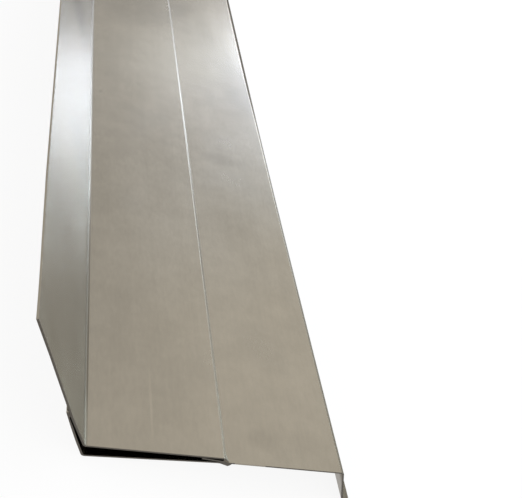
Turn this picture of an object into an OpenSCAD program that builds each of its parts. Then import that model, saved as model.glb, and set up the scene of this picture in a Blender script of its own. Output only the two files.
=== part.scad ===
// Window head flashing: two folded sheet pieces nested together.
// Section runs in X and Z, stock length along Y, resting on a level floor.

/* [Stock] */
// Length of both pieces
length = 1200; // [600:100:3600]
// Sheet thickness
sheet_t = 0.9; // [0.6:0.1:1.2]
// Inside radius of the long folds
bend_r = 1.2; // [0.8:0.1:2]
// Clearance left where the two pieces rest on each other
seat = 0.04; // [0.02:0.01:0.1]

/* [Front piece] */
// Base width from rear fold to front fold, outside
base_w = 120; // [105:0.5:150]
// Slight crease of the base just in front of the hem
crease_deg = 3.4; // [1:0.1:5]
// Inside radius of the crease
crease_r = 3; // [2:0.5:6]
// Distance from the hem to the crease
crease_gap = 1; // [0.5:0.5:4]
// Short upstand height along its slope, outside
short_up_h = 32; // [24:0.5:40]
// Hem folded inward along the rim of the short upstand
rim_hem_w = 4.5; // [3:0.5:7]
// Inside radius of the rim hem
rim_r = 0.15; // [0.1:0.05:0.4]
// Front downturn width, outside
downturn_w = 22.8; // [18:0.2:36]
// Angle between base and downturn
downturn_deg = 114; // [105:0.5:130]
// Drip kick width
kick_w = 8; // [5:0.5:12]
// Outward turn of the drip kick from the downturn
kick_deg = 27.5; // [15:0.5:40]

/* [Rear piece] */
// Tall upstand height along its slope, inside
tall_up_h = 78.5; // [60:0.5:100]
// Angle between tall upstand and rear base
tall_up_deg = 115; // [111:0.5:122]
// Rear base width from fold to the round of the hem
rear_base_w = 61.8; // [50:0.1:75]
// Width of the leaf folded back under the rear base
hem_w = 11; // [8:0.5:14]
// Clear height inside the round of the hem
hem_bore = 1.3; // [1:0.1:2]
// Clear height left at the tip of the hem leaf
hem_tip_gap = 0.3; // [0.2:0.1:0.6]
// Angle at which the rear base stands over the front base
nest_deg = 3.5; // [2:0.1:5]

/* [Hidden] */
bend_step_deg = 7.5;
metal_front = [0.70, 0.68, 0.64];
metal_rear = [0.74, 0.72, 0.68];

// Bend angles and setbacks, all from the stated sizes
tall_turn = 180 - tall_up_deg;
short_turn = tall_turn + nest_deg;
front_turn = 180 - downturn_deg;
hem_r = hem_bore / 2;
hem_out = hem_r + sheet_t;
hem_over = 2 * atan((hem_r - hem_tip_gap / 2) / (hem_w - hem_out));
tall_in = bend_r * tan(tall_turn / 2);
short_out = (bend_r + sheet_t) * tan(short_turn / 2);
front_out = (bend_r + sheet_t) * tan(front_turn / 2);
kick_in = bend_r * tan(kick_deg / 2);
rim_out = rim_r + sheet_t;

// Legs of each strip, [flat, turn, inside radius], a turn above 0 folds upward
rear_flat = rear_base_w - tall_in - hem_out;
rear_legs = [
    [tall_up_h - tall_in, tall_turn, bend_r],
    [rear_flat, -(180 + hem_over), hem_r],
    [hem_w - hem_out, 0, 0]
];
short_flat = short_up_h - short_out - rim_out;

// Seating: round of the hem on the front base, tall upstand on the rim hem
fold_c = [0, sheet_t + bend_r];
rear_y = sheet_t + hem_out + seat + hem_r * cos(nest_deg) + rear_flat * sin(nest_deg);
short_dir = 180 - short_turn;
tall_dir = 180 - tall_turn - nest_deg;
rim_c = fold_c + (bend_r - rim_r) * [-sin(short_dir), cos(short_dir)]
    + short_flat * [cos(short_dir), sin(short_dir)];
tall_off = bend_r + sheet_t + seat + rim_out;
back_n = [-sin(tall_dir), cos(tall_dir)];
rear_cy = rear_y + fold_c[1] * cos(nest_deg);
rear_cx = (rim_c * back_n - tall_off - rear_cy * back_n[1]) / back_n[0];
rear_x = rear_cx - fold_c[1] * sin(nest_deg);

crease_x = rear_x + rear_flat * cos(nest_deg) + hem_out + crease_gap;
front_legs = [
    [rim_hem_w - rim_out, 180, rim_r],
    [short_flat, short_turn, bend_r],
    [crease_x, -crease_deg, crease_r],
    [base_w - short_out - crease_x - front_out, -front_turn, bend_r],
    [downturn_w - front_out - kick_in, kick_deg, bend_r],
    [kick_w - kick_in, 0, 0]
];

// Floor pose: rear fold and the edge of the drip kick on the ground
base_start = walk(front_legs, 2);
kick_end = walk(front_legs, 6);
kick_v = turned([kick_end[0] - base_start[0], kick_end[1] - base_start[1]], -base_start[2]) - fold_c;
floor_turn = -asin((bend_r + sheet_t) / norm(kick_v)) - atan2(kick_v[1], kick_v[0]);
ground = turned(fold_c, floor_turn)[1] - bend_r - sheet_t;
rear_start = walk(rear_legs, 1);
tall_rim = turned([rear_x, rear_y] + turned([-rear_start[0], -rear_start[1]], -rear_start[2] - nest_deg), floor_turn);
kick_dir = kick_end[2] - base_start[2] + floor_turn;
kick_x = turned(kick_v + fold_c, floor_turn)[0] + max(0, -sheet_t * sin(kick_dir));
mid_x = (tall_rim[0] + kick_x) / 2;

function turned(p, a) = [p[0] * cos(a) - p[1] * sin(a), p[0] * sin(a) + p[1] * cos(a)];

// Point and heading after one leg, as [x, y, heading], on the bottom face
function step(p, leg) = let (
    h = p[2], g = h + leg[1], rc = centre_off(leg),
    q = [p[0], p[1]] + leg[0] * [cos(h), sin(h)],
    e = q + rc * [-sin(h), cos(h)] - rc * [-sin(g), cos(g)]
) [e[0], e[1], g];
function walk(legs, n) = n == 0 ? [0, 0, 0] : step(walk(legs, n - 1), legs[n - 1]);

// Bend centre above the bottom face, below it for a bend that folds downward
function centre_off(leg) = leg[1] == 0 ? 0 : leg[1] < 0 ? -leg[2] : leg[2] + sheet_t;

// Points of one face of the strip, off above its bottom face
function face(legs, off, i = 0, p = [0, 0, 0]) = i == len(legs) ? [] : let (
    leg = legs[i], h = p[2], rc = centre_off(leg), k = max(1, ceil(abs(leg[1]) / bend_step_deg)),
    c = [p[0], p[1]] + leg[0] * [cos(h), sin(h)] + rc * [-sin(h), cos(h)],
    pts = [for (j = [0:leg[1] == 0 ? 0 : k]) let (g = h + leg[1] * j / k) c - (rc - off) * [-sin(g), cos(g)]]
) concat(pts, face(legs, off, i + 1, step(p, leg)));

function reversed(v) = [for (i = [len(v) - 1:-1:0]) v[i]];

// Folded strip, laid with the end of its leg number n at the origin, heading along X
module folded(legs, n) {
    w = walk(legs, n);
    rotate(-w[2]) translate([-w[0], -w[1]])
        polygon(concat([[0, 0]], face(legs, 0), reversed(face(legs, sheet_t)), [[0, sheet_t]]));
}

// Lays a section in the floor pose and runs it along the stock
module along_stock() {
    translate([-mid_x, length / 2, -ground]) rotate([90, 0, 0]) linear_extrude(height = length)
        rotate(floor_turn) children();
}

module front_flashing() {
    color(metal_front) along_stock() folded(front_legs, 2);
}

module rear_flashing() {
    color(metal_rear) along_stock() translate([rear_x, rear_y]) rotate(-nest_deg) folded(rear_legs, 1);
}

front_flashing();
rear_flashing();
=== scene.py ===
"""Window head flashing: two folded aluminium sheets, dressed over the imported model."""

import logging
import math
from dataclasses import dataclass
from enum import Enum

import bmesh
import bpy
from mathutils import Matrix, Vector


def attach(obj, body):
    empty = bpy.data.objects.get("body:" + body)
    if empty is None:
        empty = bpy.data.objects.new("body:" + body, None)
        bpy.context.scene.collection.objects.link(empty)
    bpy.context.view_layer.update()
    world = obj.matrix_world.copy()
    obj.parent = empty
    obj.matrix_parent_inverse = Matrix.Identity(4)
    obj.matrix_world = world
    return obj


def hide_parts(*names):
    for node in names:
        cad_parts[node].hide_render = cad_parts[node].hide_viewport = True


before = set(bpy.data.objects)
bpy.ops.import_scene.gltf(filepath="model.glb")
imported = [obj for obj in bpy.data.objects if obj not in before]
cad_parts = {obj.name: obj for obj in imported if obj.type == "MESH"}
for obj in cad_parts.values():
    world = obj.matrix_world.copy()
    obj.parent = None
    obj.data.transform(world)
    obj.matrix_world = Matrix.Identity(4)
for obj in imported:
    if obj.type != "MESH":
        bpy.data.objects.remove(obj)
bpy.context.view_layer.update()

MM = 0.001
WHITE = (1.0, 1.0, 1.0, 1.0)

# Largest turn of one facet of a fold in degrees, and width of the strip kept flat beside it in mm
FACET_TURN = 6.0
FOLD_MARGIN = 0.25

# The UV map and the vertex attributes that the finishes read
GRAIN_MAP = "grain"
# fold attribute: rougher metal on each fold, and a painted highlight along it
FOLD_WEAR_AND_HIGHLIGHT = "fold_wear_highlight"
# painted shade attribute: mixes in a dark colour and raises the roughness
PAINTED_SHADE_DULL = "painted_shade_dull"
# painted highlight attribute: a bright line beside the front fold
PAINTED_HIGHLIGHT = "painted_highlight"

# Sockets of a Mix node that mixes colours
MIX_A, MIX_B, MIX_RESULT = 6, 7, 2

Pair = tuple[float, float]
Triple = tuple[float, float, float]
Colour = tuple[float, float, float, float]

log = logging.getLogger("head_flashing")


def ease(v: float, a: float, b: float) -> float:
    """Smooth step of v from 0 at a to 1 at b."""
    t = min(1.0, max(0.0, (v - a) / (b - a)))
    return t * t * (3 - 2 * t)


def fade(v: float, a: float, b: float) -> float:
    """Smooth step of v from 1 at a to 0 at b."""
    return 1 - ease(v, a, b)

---

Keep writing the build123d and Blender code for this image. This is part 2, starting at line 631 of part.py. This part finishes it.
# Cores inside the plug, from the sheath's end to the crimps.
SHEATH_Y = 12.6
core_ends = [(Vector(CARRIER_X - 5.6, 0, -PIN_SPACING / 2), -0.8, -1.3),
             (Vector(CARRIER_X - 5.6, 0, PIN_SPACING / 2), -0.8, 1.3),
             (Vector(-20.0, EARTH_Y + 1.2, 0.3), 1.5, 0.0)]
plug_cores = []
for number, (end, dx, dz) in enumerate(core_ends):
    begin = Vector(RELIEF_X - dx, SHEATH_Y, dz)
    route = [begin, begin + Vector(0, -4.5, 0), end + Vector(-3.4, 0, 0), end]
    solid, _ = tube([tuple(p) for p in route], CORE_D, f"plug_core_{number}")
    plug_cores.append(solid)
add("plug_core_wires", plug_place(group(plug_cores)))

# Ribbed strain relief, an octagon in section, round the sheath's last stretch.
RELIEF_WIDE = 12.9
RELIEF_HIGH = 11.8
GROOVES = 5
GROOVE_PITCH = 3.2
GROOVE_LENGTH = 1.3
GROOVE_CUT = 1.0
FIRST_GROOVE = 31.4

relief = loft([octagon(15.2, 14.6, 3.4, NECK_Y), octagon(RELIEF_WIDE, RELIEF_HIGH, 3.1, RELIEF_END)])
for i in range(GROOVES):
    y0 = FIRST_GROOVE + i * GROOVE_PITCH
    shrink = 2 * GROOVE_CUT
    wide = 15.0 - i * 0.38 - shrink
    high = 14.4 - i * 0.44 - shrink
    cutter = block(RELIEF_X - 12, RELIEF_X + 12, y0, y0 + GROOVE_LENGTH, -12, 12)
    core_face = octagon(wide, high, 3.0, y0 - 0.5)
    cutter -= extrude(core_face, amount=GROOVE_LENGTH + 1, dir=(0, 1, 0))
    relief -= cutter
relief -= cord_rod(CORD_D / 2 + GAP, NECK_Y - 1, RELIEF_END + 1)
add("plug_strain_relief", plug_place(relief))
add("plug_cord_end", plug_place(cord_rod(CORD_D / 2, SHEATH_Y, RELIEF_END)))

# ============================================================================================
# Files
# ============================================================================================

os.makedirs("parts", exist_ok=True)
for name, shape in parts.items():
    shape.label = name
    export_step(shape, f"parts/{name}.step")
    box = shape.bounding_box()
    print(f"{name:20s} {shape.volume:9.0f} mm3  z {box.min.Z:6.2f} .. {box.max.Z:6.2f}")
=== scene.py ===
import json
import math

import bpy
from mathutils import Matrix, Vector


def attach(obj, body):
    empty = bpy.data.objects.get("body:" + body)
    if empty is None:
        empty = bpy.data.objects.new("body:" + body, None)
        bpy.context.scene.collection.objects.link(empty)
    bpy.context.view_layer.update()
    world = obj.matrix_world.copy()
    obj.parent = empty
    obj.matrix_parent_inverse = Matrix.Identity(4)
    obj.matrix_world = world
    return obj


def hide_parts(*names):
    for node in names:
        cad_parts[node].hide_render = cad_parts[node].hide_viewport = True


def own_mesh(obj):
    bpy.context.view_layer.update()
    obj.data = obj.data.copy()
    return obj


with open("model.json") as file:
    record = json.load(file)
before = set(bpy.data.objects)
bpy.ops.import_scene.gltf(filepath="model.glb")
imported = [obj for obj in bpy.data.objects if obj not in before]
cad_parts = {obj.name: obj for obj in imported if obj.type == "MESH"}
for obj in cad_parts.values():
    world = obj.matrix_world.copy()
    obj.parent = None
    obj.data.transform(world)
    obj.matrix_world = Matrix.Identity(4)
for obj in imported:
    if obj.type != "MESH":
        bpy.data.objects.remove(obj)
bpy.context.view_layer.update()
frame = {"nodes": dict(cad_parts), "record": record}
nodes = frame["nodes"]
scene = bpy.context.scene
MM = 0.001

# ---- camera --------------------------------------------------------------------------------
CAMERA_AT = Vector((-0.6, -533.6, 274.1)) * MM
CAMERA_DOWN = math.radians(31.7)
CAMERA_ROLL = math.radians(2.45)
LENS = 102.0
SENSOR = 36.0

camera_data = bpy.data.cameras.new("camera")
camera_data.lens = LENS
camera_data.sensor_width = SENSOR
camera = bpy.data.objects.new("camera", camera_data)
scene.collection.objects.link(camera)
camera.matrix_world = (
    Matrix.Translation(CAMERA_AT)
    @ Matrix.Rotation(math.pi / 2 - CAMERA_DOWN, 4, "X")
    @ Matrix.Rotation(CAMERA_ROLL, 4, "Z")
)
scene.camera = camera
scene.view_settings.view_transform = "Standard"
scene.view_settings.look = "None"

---

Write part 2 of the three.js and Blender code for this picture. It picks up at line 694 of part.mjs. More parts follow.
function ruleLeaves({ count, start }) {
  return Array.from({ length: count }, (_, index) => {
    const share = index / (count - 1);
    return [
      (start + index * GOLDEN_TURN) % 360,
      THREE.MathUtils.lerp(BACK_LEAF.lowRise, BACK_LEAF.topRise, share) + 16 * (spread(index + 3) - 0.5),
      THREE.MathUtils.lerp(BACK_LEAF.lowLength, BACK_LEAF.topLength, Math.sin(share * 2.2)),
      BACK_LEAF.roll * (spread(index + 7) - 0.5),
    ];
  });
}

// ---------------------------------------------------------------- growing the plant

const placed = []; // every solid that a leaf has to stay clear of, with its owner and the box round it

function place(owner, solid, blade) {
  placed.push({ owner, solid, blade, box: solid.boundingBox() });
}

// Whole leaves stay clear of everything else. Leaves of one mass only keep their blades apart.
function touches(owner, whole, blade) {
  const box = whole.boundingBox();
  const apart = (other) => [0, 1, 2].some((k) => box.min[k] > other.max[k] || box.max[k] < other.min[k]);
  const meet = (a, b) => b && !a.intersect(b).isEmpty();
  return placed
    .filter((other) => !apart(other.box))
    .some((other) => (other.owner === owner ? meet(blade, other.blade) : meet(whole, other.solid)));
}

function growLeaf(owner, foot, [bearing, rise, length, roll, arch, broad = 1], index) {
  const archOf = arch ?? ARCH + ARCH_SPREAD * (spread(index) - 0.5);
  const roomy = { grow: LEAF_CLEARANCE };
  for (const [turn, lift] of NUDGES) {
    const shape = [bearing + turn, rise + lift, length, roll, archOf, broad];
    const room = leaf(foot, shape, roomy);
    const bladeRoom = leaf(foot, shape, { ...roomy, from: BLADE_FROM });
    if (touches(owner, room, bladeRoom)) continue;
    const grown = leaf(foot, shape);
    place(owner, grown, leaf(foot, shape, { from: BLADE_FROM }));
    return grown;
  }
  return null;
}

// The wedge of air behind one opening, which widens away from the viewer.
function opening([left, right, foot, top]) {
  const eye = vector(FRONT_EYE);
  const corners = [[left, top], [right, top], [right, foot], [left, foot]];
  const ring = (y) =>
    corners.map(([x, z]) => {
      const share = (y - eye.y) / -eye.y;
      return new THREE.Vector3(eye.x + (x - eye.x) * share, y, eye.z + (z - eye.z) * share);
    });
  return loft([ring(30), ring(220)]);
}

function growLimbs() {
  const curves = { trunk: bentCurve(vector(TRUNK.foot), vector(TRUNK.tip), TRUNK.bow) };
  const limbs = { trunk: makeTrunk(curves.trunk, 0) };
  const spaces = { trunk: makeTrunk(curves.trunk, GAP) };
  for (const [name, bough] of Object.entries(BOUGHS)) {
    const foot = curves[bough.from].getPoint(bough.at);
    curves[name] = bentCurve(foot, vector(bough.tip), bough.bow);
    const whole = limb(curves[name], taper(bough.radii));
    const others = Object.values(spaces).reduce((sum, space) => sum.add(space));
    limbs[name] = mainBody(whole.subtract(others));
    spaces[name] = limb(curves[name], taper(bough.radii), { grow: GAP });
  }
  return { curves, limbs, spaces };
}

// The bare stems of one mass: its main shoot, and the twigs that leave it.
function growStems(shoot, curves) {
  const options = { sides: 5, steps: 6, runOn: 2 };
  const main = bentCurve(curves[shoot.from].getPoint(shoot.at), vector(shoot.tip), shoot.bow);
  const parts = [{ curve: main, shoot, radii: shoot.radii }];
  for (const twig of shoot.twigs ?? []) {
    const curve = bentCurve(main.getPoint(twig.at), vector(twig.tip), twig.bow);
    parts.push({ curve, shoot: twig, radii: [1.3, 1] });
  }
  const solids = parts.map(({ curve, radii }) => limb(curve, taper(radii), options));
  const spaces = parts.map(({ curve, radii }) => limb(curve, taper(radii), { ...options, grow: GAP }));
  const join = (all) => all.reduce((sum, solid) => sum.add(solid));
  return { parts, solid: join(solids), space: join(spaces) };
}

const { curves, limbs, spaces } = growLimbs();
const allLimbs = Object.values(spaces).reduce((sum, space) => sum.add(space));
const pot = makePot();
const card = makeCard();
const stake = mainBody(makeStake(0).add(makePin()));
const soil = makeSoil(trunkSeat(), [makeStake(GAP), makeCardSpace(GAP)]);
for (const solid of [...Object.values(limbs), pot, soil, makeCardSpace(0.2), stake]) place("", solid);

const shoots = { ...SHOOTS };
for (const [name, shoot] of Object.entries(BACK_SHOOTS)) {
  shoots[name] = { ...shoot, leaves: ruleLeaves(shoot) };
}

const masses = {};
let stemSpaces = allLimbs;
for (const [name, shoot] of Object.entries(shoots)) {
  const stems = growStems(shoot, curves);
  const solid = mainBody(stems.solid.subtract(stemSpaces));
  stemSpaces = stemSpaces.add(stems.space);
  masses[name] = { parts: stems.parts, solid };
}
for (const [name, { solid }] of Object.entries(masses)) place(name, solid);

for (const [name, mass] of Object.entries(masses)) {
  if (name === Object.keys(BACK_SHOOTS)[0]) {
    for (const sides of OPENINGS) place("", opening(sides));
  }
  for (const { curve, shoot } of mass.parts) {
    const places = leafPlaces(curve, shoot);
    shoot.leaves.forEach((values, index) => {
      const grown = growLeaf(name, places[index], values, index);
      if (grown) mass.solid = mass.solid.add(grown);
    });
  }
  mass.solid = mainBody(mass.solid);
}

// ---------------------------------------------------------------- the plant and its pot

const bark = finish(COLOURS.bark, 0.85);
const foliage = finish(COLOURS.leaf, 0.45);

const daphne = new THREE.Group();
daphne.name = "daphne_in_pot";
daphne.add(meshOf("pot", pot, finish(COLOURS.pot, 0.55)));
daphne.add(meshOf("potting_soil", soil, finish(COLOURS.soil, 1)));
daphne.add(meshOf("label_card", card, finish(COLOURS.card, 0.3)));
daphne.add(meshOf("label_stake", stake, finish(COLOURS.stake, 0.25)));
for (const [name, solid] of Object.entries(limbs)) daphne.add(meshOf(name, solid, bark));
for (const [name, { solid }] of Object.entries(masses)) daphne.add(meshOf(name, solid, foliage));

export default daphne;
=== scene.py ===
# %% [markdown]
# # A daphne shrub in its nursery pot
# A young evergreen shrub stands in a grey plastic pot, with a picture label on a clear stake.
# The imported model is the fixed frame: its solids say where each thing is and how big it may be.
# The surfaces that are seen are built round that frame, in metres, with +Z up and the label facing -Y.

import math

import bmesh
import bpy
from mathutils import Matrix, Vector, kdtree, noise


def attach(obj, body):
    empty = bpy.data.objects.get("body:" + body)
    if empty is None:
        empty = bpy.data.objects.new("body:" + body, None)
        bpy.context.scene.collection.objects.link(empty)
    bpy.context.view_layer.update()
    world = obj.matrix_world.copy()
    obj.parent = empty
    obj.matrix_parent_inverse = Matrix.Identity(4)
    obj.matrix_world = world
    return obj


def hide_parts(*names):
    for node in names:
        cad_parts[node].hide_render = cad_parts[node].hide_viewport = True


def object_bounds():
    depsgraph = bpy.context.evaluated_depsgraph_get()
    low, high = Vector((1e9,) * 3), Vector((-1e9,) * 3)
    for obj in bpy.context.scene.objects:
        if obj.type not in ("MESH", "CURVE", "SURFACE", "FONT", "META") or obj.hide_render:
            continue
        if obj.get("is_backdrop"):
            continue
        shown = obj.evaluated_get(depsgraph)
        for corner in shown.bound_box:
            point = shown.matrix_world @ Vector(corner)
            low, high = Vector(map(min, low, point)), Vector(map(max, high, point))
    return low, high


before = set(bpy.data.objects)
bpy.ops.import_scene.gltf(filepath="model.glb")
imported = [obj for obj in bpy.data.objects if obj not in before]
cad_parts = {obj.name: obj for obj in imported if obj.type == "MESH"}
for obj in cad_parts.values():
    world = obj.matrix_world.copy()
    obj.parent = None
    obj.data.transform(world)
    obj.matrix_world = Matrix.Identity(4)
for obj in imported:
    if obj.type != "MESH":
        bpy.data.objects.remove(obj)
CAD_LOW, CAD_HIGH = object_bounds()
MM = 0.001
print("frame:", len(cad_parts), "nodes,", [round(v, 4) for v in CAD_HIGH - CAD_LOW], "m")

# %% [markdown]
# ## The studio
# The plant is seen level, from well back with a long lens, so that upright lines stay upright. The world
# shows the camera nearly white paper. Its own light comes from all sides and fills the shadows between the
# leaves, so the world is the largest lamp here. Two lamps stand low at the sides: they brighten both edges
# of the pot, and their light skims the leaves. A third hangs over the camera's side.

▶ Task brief
Among the lines above, find the one with "Turn this picture" and the one with "seat = 0.04; // [0.02:0.01:0.1]". Quote both and everything between them, exactly.

▶ In response
Turn this picture of an object into an OpenSCAD program that builds each of its parts. Then import that model, saved as model.glb, and set up the scene of this picture in a Blender script of its own. Output only the two files.
=== part.scad ===
// Window head flashing: two folded sheet pieces nested together.
// Section runs in X and Z, stock length along Y, resting on a level floor.

/* [Stock] */
// Length of both pieces
length = 1200; // [600:100:3600]
// Sheet thickness
sheet_t = 0.9; // [0.6:0.1:1.2]
// Inside radius of the long folds
bend_r = 1.2; // [0.8:0.1:2]
// Clearance left where the two pieces rest on each other
seat = 0.04; // [0.02:0.01:0.1]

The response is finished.